The best stress control technique is not a piece of equipment. It is a habit. Technicians who follow these habits produce boards with lower residual stress and higher field reliability.
Never solder a component with cold flux. Cold flux does not activate, the solder does not wet, and the joint solidifies with maximum stress. Always apply fresh flux to every pad before soldering.
Never hold the iron on a joint longer than necessary. For discrete semiconductors, that means 2 to 3 seconds per lead for hand soldering. Every extra second dumps more heat into the component and creates more stress.
Never skip preheating. Even a simple hot plate under the board for 30 seconds before hand soldering reduces thermal shock dramatically. For wave soldering and reflow, the preheat zone is not optional — it is the most important zone in the entire process.

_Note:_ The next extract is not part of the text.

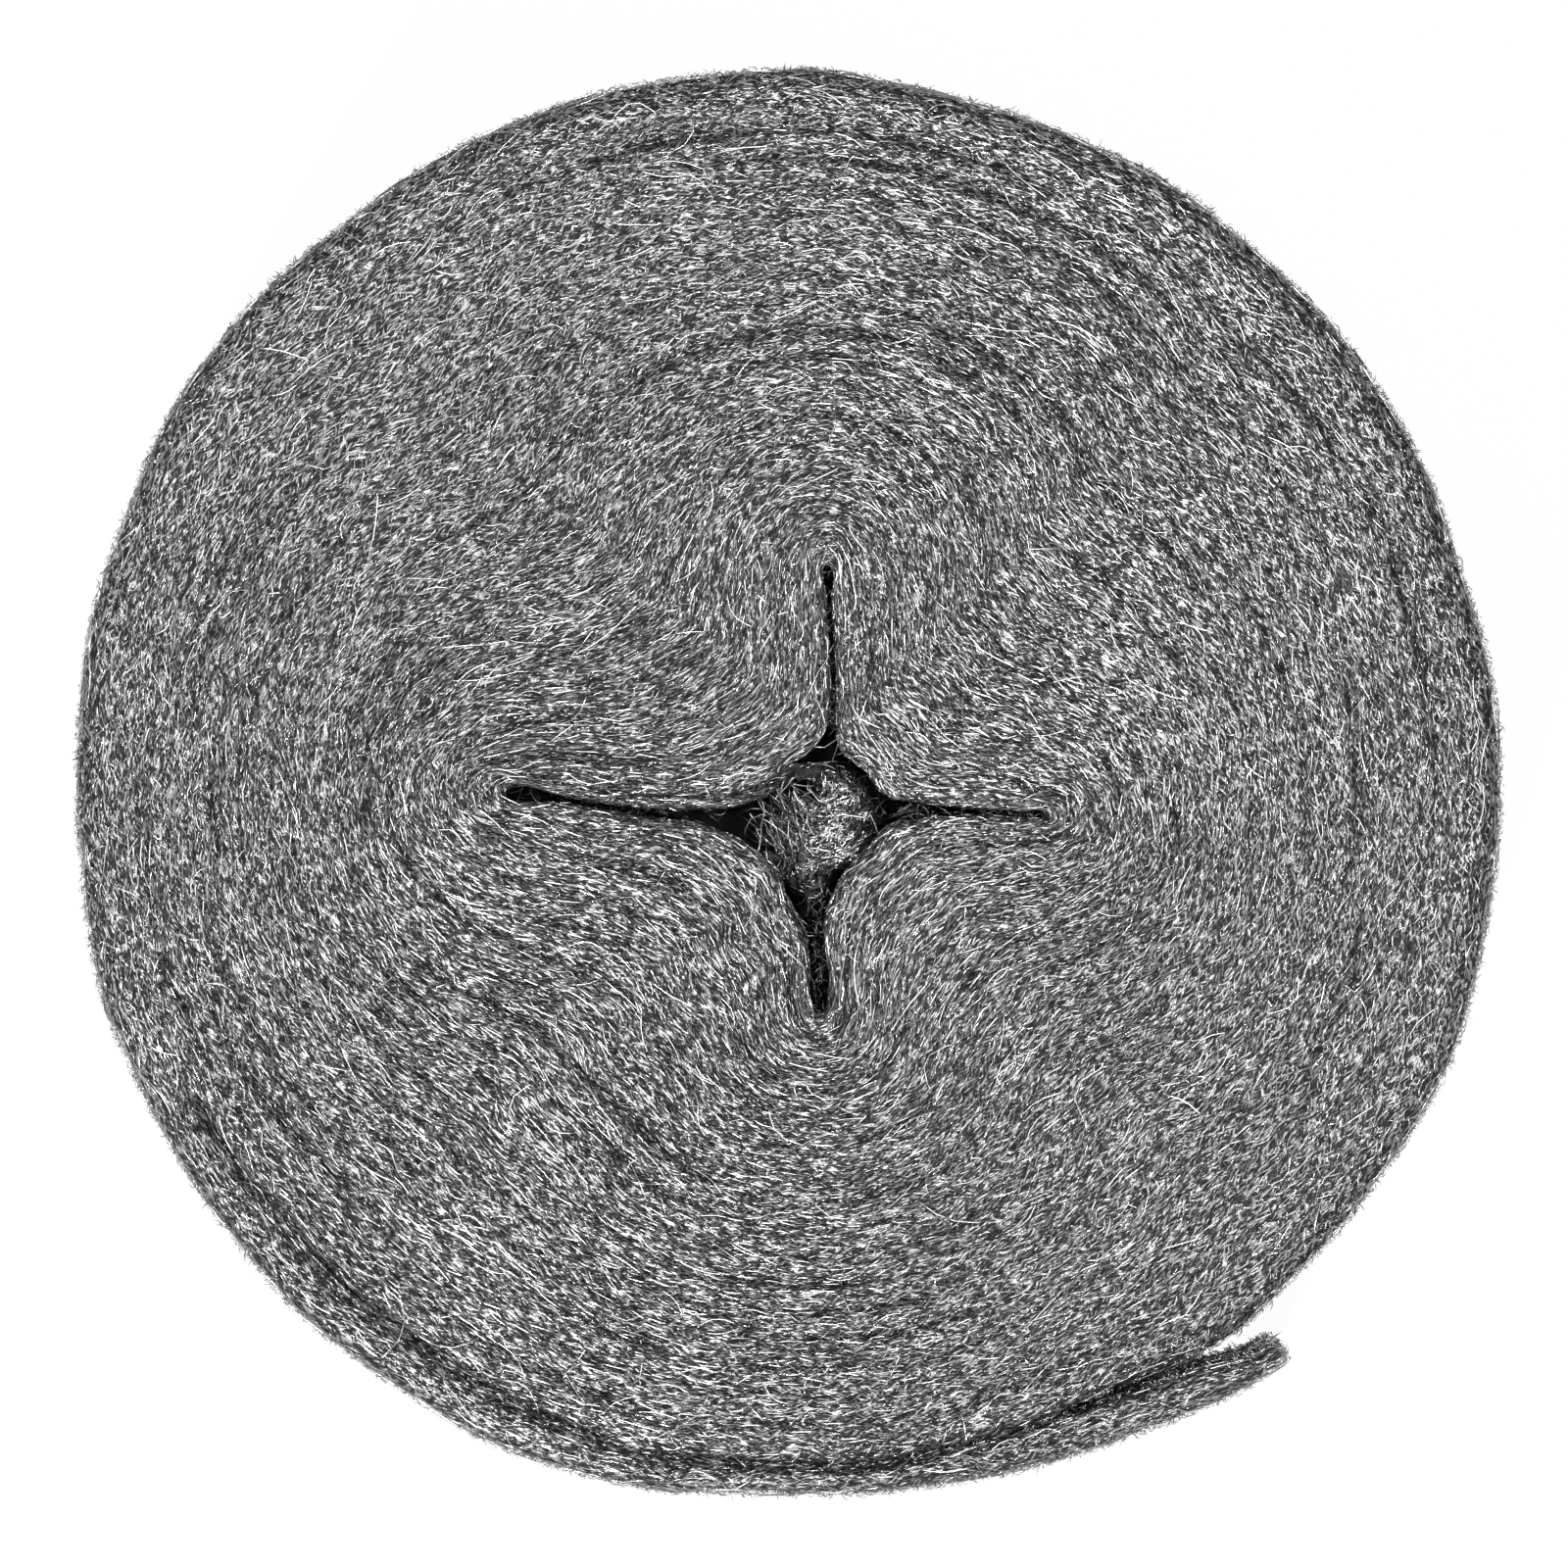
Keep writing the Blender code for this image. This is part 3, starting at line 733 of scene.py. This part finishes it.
def tangle(plan):
    """How tangled the strands lie: most at the upper left and the right, and in patches."""
    angle = np.angle(plan)
    upper_left = np.clip(np.cos(angle - math.radians(135.0)), 0.0, None) ** 2
    right = np.clip(np.cos(angle + math.radians(20.0)), 0.0, None) ** 2
    outward = smooth_step((np.abs(plan) - 0.016) / 0.020)
    patches = noise(plan.real / 0.009 + 30.0, plan.imag / 0.009 + 30.0, 77)
    return 0.65 * np.maximum(upper_left, 0.8 * right) * outward + 0.35 * patches


def spread_over_ribbon(count, rng):
    """Runs and shares across the ribbon spread evenly over the area of the end face: tried
    points are kept in proportion to the area that a step of both covers there."""
    run = rng.uniform(0.0, LAST_RUN - 0.1, count * 12)
    across = rng.uniform(0.0, 1.0, count * 12)
    small = 0.05
    inner, outer = ribbon_edges(run)
    inner_on, outer_on = ribbon_edges(run + small)
    by_run = (inner_on - inner) * (1.0 - across) + (outer_on - outer) * across
    area = np.abs((by_run.conjugate() * (outer - inner)).imag)
    kept = rng.uniform(0.0, 1.0, len(area)) * np.quantile(area, 0.9995) < area
    kept = np.flatnonzero(kept)[:count]
    return run[kept], across[kept]


def end_strands(layer, rng, top):
    """Strands of one layer of an end face, with their radius and tone. They lie straighter
    and longer where little is tangled, and shorter along the outside. Their tone carries painted
    shade near the outside, where the end face rounds over, and beside the lines between two turns."""
    count, stations, length, thick, lift, bright_share, dull_tone = layer
    run, across = spread_over_ribbon(count, rng)
    count = len(run)
    plan = on_ribbon(run, across, top)[0]
    tangled = tangle(plan)
    stray = rng.uniform(0.0, 1.0, count) < STRAY_SHARE + STRAY_MORE * tangled
    spread = np.where(stray, STRAY_TURN, TURN_SPREAD + TURN_MORE * tangled)
    turned = rng.normal(0.0, 1.0, count) * spread
    # nearness to the outside: it shortens the strands there and carries the rim's painted shade
    edge = smooth_step((np.abs(plan) - ROLL_RADIUS + EDGE_WIDTH) / EDGE_FADE)
    length = length * np.exp(rng.normal(0.0, LENGTH_SPREAD, count))
    length = length * (STRAIGHT_LENGTH - TANGLED_LESS * tangled) * (1.0 - EDGE_SHORTER * edge)
    length = np.clip(length, SHORTEST, LONGEST) * MM
    bend = rng.normal(0.0, BEND_SPREAD, count) * np.where(stray, STRAY_BEND, 1.0 + tangled)
    lifted = (lift + rng.uniform(*LIFT_RANGE, count)) * MM
    tilt = rng.normal(0.0, TILT_SPREAD, count)
    plan_t, height_t, rise = laid(
        lambda a, b: on_ribbon(a, b, top), run, across, (0.05, 0.01, 25.0),
        turned, length, bend, lifted, tilt, stations)
    z = height_t + rise if top else np.maximum(height_t - rise, roll_low[2] + 0.00005)
    path = np.stack([plan_t.real, plan_t.imag, z], axis=-1)
    radius = rng.uniform(0.7, 1.2, count) * 0.5 * MM * thick
    # painted shade: strands near the lines between two turns take a darker tone, for the groove's
    # shade
    line = np.where((run < 360.0) & (across < 0.5), 0.0, np.abs(2.0 * across - 1.0) ** 4)
    patches = noise(plan.real / 0.0035 + 10.0, plan.imag / 0.0035 + 10.0, 88) - 0.5
    streaks = noise(ribbon_length(run) / 0.012, (run / 360.0 + across) * 5.0, 89) - 0.5
    share = bright_share * (1.0 + 0.2 * patches + 0.5 * streaks)
    bright = rng.uniform(0.0, 1.0, count) < share
    toned = np.where(
        bright, rng.normal(*BRIGHT_TONE, count), rng.normal(dull_tone, DULL_SPREAD, count))
    # painted shade beside the turn lines and near the outside is taken off the tone
    return path, radius, np.clip(toned - LINE_PAINTED_SHADE * line - EDGE_PAINTED_SHADE * edge, 0.02, 1.0)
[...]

Always let the joint cool under controlled conditions. No quenching, no blowing, no cold surfaces. Let the solder solidify slowly and evenly, and the stress will be lower.
Inspect the first board of every new lot. Pull cross-sections, check the fillets, measure the pads. Catch stress-related defects early, fix the root cause, and move on. The ten minutes you spend on that first inspection saves you ten hours of field failure analysis later.